__Records shown__
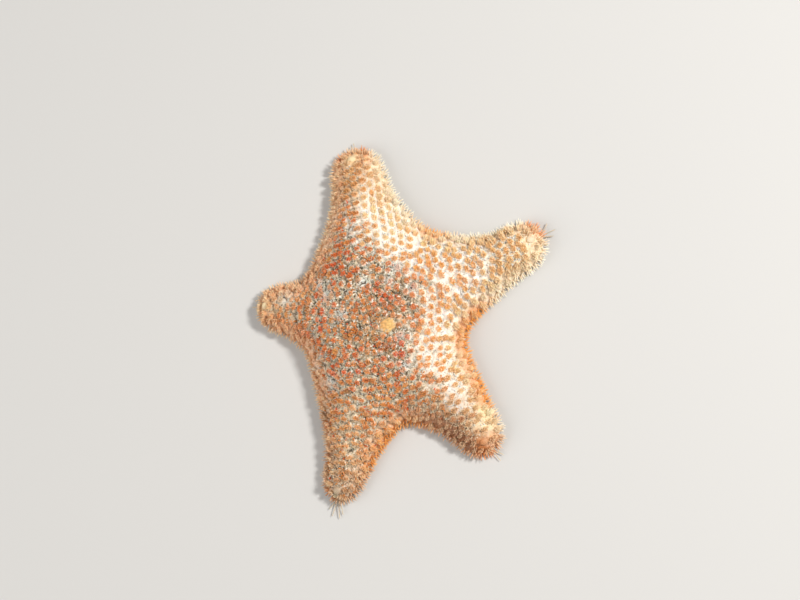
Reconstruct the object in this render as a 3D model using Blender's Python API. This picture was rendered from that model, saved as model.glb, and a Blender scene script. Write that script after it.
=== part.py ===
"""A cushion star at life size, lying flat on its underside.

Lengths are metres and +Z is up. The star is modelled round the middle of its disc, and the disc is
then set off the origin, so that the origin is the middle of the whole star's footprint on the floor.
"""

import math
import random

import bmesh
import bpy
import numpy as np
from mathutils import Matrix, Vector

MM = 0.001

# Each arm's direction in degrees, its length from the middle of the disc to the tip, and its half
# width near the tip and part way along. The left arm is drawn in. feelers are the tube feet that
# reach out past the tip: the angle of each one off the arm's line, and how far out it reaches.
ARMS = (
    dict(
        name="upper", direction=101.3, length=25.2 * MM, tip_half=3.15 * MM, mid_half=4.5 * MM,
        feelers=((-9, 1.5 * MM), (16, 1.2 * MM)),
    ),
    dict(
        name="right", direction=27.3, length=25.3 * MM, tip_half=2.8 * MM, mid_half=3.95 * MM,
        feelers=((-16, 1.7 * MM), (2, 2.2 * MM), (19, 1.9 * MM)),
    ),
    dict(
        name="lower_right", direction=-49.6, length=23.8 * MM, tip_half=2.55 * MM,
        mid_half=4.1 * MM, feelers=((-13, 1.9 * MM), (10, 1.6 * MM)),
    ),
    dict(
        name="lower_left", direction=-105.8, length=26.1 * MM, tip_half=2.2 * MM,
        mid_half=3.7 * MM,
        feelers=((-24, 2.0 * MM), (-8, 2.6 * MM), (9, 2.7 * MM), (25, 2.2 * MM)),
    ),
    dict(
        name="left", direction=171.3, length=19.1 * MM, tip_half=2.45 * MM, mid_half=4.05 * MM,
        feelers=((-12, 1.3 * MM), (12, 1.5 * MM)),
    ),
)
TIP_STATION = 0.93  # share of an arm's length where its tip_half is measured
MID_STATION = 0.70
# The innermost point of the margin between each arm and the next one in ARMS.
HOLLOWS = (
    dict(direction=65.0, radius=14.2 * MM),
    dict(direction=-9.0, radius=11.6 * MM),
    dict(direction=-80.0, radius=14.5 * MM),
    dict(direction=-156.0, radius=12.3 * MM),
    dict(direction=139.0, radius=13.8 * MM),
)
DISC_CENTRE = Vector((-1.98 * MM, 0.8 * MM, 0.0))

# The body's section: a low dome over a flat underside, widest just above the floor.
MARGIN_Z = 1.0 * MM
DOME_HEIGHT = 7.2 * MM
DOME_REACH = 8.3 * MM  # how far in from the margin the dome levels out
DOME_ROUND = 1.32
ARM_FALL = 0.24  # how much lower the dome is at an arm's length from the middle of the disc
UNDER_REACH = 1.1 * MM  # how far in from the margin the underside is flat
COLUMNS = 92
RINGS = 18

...

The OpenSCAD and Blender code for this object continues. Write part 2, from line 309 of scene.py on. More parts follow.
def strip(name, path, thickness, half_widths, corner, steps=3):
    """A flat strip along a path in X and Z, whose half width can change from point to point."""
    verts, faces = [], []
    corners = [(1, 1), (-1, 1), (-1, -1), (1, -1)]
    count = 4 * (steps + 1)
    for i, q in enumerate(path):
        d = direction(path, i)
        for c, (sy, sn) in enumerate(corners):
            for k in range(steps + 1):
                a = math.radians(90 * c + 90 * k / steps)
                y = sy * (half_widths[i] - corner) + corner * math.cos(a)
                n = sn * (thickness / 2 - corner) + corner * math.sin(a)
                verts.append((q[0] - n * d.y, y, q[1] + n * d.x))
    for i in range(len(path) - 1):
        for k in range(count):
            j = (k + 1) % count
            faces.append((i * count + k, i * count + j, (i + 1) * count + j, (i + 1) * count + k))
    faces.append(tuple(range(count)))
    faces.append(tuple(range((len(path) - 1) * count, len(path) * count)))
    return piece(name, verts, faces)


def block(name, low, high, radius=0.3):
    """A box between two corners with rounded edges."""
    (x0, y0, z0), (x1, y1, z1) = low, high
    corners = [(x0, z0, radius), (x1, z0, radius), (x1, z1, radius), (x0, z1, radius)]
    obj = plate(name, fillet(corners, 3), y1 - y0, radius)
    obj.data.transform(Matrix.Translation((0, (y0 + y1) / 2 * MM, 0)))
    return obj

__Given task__
All lines in the listing above from the line containing "Reconstruct the object" to the line containing "on its underside.", inclusive, should be retyped exactly; no other lines should appear.

__Written reply__
Reconstruct the object in this render as a 3D model using Blender's Python API. This picture was rendered from that model, saved as model.glb, and a Blender scene script. Write that script after it.
=== part.py ===
"""A cushion star at life size, lying flat on its underside.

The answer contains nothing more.